begin
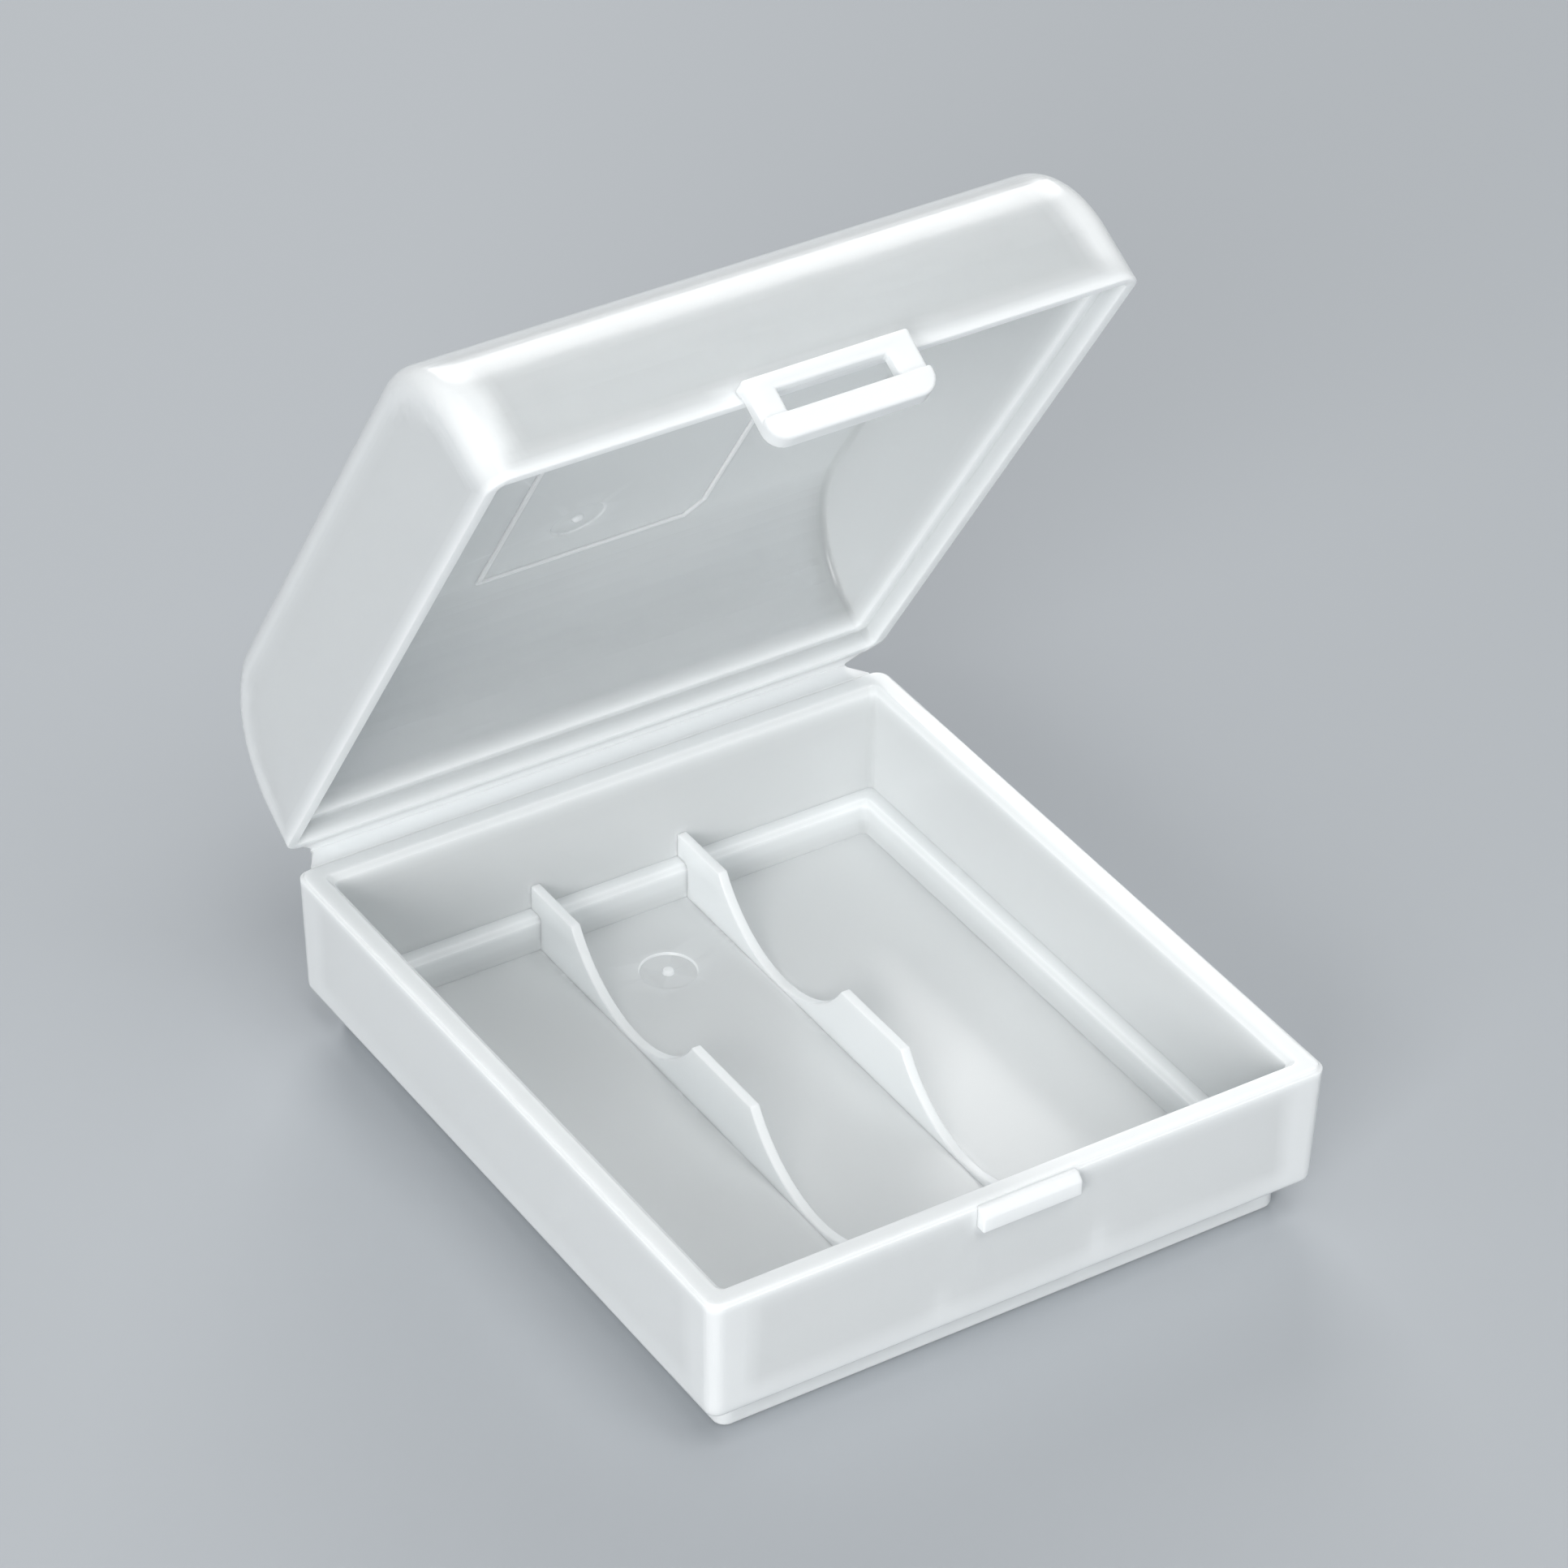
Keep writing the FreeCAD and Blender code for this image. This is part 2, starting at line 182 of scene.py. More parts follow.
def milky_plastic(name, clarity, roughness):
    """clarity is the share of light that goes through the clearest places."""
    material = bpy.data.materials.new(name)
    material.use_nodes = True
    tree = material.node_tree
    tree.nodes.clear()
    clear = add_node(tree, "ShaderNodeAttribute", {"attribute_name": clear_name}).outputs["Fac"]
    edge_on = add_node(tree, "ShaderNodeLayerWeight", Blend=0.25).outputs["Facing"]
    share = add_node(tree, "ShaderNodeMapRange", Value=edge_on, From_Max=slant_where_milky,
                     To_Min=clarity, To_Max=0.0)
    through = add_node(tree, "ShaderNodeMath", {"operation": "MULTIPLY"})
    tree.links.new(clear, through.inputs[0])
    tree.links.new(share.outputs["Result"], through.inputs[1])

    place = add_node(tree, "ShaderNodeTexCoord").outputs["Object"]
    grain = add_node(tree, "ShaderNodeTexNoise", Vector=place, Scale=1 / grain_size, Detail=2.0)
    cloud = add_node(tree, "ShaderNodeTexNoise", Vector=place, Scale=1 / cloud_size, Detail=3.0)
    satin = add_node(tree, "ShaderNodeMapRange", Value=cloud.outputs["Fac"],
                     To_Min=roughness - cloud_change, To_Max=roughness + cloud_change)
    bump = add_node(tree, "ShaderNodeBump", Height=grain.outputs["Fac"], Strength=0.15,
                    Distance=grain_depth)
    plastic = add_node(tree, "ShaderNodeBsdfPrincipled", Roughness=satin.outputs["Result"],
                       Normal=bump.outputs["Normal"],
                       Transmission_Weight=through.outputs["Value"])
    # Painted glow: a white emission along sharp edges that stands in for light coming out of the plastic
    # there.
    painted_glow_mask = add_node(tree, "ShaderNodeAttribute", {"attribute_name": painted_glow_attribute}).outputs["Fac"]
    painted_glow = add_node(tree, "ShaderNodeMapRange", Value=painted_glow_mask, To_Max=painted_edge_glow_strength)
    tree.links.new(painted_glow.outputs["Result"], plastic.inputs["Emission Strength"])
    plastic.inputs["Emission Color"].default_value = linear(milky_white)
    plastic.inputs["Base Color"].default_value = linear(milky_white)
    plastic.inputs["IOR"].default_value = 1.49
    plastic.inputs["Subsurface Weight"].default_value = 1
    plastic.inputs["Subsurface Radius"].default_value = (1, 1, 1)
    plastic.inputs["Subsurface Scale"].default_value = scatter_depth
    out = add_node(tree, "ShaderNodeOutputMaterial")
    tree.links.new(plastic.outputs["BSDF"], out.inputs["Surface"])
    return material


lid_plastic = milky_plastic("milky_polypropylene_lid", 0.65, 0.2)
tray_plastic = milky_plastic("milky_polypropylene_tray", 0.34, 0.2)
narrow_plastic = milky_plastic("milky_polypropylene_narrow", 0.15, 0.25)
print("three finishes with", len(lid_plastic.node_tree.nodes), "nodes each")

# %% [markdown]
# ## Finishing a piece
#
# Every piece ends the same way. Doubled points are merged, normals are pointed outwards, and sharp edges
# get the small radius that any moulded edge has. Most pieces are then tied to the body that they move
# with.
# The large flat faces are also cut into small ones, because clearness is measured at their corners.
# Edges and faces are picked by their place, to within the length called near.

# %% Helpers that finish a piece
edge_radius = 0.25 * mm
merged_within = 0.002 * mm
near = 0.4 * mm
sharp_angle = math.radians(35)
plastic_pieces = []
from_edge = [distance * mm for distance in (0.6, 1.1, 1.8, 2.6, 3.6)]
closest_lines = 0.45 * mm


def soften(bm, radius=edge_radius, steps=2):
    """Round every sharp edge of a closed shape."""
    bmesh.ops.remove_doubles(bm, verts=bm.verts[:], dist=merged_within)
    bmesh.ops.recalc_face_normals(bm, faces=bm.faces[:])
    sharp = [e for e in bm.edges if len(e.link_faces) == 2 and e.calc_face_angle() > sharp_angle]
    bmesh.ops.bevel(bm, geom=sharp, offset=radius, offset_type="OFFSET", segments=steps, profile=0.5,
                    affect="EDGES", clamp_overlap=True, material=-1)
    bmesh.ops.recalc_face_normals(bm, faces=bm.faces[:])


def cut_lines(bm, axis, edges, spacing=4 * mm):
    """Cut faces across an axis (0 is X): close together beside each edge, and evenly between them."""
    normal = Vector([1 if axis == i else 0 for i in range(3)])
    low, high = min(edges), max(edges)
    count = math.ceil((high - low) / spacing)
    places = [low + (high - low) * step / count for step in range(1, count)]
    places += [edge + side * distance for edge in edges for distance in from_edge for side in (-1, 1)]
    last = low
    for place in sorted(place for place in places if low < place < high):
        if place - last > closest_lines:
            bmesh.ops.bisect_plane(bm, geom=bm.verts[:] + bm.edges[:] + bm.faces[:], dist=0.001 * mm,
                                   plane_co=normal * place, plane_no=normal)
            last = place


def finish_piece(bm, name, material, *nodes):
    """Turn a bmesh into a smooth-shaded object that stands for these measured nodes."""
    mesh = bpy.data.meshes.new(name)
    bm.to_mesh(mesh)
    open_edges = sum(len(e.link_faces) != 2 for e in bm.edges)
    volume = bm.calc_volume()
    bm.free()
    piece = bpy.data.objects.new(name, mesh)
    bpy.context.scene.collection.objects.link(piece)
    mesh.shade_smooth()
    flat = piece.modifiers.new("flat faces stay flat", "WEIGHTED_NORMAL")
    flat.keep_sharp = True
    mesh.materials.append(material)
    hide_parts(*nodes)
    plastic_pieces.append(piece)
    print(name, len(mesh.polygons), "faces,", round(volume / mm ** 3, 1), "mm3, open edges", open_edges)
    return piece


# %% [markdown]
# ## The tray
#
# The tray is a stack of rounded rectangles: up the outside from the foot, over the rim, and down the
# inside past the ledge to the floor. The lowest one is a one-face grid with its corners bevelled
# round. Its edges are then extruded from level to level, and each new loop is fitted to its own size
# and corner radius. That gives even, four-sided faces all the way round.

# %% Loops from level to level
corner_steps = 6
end
begin
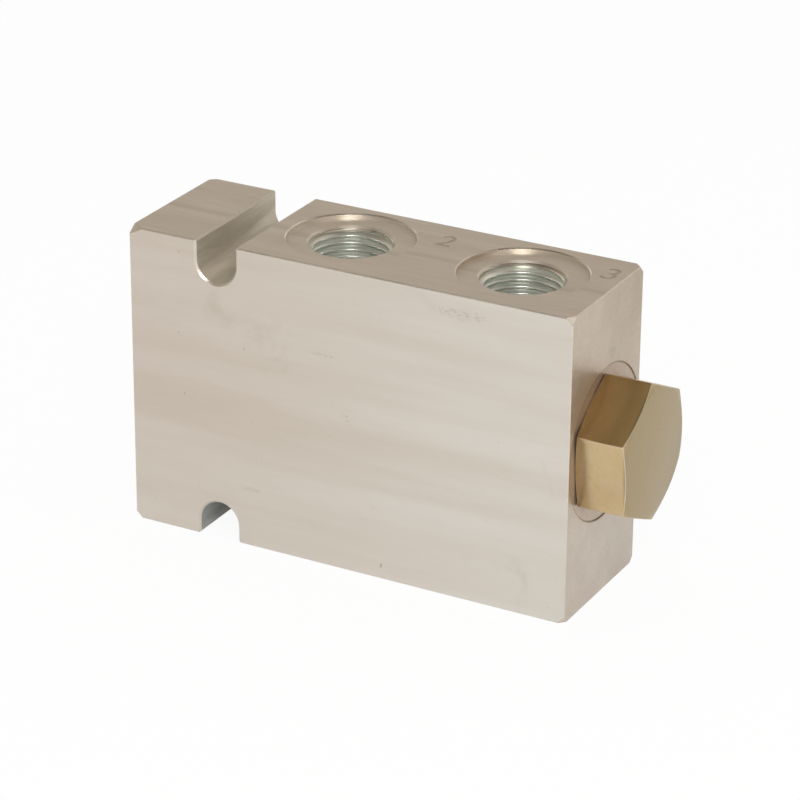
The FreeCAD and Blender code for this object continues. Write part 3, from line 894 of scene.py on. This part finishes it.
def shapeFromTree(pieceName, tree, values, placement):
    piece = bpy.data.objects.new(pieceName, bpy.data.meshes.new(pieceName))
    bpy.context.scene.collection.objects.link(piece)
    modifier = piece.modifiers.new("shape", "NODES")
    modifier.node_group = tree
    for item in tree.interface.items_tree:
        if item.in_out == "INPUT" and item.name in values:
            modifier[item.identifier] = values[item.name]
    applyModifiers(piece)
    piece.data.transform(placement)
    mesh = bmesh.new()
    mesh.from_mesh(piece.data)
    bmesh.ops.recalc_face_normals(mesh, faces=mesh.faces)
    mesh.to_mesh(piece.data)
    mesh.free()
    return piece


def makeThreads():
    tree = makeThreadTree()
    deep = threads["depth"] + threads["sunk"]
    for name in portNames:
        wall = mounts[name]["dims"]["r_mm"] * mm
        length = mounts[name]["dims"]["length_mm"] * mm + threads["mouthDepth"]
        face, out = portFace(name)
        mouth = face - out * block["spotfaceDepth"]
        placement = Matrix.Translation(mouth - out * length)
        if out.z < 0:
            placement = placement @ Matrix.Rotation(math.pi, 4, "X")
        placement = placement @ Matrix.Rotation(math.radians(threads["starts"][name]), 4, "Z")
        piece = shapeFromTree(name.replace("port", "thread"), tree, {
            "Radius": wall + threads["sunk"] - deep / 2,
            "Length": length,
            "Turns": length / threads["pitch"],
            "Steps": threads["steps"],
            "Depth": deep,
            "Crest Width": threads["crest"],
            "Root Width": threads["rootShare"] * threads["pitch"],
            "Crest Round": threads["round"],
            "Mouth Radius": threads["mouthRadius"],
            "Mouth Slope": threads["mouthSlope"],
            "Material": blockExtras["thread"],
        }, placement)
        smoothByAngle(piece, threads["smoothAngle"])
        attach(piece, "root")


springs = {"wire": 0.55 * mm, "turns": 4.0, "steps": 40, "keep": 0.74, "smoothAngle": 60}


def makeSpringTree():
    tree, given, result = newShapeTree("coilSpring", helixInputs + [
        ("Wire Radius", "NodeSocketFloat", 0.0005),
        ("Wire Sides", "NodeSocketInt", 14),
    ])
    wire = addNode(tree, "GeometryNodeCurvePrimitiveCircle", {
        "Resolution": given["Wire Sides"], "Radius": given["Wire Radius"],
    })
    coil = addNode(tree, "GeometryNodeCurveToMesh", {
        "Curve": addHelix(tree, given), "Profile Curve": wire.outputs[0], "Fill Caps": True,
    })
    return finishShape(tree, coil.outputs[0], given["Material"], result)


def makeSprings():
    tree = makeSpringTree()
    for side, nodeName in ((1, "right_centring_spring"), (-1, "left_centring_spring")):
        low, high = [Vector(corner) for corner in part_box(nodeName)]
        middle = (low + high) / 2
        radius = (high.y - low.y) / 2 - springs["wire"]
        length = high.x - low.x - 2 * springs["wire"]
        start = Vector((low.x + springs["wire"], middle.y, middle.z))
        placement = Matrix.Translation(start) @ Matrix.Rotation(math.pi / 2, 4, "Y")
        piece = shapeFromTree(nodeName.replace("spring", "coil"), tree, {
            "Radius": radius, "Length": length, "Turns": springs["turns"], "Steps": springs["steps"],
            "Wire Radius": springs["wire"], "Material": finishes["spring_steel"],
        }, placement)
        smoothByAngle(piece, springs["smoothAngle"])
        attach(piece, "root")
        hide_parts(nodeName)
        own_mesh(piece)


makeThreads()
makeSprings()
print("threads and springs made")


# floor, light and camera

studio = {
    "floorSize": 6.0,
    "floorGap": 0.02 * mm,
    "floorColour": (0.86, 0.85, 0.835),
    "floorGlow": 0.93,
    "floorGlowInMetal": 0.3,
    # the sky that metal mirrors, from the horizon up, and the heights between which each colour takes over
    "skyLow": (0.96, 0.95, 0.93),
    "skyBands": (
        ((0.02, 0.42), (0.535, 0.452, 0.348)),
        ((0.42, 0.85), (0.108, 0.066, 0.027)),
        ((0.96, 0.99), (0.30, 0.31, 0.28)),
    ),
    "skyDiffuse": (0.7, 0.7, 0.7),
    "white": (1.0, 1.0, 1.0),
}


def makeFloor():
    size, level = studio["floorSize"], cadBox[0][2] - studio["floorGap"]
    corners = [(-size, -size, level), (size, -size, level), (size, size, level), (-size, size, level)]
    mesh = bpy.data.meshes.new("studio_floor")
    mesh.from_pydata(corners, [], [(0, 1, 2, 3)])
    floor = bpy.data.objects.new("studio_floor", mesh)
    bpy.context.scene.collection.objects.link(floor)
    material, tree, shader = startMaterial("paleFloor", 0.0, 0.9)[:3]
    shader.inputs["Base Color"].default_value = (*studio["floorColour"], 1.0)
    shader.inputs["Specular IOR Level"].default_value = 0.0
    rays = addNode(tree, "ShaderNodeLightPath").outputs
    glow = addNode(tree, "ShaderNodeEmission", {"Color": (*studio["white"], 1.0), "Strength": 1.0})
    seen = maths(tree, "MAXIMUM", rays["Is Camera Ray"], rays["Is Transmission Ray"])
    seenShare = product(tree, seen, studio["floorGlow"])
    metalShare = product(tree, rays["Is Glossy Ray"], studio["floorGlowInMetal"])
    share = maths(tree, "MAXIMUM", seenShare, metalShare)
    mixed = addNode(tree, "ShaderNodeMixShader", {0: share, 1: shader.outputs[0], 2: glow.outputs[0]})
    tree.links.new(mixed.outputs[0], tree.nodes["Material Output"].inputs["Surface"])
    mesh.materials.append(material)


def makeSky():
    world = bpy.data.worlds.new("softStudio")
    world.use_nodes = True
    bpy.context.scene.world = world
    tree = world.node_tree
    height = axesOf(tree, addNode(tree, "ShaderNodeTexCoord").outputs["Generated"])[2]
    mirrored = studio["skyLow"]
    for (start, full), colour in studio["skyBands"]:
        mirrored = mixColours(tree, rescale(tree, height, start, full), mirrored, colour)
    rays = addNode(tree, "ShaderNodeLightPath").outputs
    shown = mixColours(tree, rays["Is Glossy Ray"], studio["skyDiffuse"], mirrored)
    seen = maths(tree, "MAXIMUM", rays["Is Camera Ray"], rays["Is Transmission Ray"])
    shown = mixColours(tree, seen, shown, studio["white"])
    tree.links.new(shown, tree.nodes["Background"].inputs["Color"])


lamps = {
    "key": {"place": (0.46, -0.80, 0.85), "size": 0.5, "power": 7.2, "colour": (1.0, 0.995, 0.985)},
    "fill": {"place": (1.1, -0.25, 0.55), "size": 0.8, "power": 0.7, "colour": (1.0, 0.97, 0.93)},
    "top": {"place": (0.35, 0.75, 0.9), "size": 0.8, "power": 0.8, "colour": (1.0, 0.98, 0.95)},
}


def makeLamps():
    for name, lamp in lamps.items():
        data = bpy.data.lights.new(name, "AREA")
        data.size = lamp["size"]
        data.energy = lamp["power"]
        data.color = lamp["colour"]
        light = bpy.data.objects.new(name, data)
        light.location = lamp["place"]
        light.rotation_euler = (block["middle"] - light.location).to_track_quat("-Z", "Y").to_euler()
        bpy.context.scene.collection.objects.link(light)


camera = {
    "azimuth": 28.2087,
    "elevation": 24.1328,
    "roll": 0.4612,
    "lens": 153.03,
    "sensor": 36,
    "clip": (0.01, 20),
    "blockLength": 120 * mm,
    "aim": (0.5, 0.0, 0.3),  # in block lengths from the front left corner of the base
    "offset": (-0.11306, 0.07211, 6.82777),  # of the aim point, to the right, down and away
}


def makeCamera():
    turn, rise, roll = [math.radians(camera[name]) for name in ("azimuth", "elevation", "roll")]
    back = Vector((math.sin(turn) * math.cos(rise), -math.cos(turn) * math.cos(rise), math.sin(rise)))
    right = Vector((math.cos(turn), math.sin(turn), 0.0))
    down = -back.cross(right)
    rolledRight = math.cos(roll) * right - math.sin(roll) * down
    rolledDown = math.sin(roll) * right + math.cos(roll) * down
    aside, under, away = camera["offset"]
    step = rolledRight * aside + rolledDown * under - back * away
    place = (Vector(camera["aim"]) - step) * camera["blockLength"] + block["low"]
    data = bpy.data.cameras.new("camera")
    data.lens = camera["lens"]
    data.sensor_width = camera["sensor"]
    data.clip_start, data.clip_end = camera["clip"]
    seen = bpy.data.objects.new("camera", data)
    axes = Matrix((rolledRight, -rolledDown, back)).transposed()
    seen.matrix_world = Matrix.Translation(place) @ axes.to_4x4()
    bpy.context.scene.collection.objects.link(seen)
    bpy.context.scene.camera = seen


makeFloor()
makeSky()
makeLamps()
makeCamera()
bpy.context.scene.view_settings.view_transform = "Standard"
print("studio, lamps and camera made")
end
→ Aim of the task
Your answer should be a single number: the count of lines that contain "this".

→ Exercise solution
2